WHAT THIS TASK INVOLVES — Reproduce the material exactly, omitting nothing.

[Start]

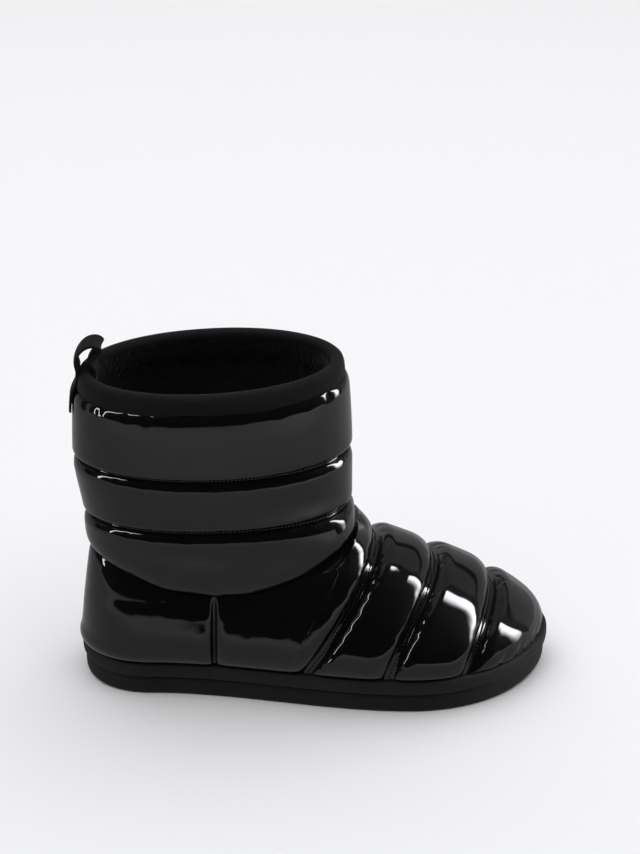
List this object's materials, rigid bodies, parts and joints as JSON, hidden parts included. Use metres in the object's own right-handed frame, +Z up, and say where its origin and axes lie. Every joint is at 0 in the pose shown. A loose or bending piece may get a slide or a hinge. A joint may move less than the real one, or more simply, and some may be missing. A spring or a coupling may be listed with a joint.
{
  "type": "ankle boot",
  "caption": "Quilted patent faux leather ankle boot for the right foot, with a padded channelled shaft, slanted vamp seams, a ribbon pull loop and a flat foam sole.",
  "frame": {"origin": "on the floor under the middle of the sole's length, on the sole's flat lower face", "axes": "+X to the toe, +Y to the inner (medial) side of the right foot, +Z up"},
  "size_m": [0.2861, 0.1178, 0.2132],
  "materials": {
    "patent_faux_leather": "black patent coating, mirror gloss, over wadding",
    "ribbon": "matte black woven ribbon",
    "fleece": "black curly fleece",
    "midsole_foam": "matte black foam",
    "outsole_foam": "matte black foam"
  },
  "bodies": {
    "root": {"outsole": "outsole_foam", "midsole": "midsole_foam", "insole": "fleece", "upper": "patent_faux_leather", "shaft": "patent_faux_leather", "collar_binding": "ribbon", "pull_loop": "ribbon"}
  },
  "joints": []
}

[End]

THE OUTPUT —
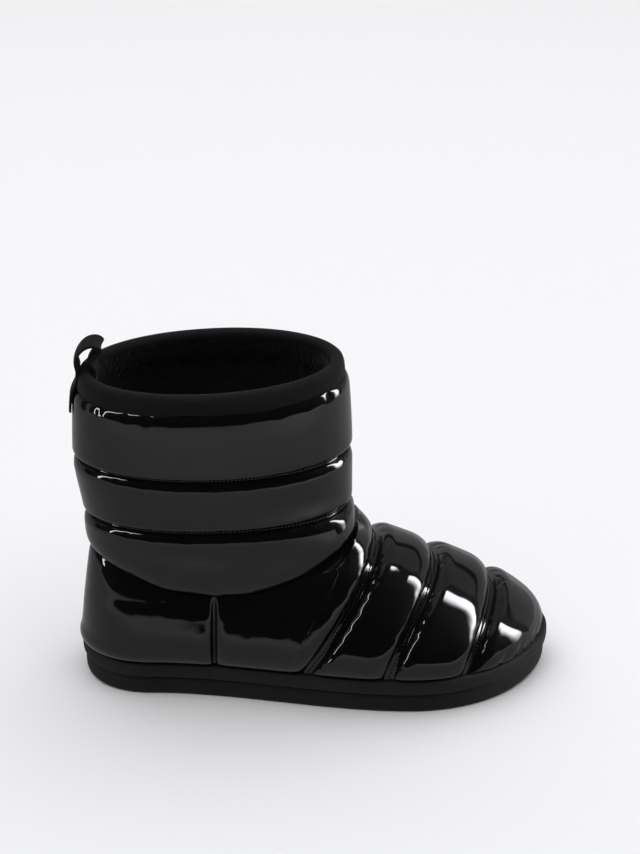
List this object's materials, rigid bodies, parts and joints as JSON, hidden parts included. Use metres in the object's own right-handed frame, +Z up, and say where its origin and axes lie. Every joint is at 0 in the pose shown. A loose or bending piece may get a slide or a hinge. A joint may move less than the real one, or more simply, and some may be missing. A spring or a coupling may be listed with a joint.
{
  "type": "ankle boot",
  "caption": "Quilted patent faux leather ankle boot for the right foot, with a padded channelled shaft, slanted vamp seams, a ribbon pull loop and a flat foam sole.",
  "frame": {"origin": "on the floor under the middle of the sole's length, on the sole's flat lower face", "axes": "+X to the toe, +Y to the inner (medial) side of the right foot, +Z up"},
  "size_m": [0.2861, 0.1178, 0.2132],
  "materials": {
    "patent_faux_leather": "black patent coating, mirror gloss, over wadding",
    "ribbon": "matte black woven ribbon",
    "fleece": "black curly fleece",
    "midsole_foam": "matte black foam",
    "outsole_foam": "matte black foam"
  },
  "bodies": {
    "root": {"outsole": "outsole_foam", "midsole": "midsole_foam", "insole": "fleece", "upper": "patent_faux_leather", "shaft": "patent_faux_leather", "collar_binding": "ribbon", "pull_loop": "ribbon"}
  },
  "joints": []
}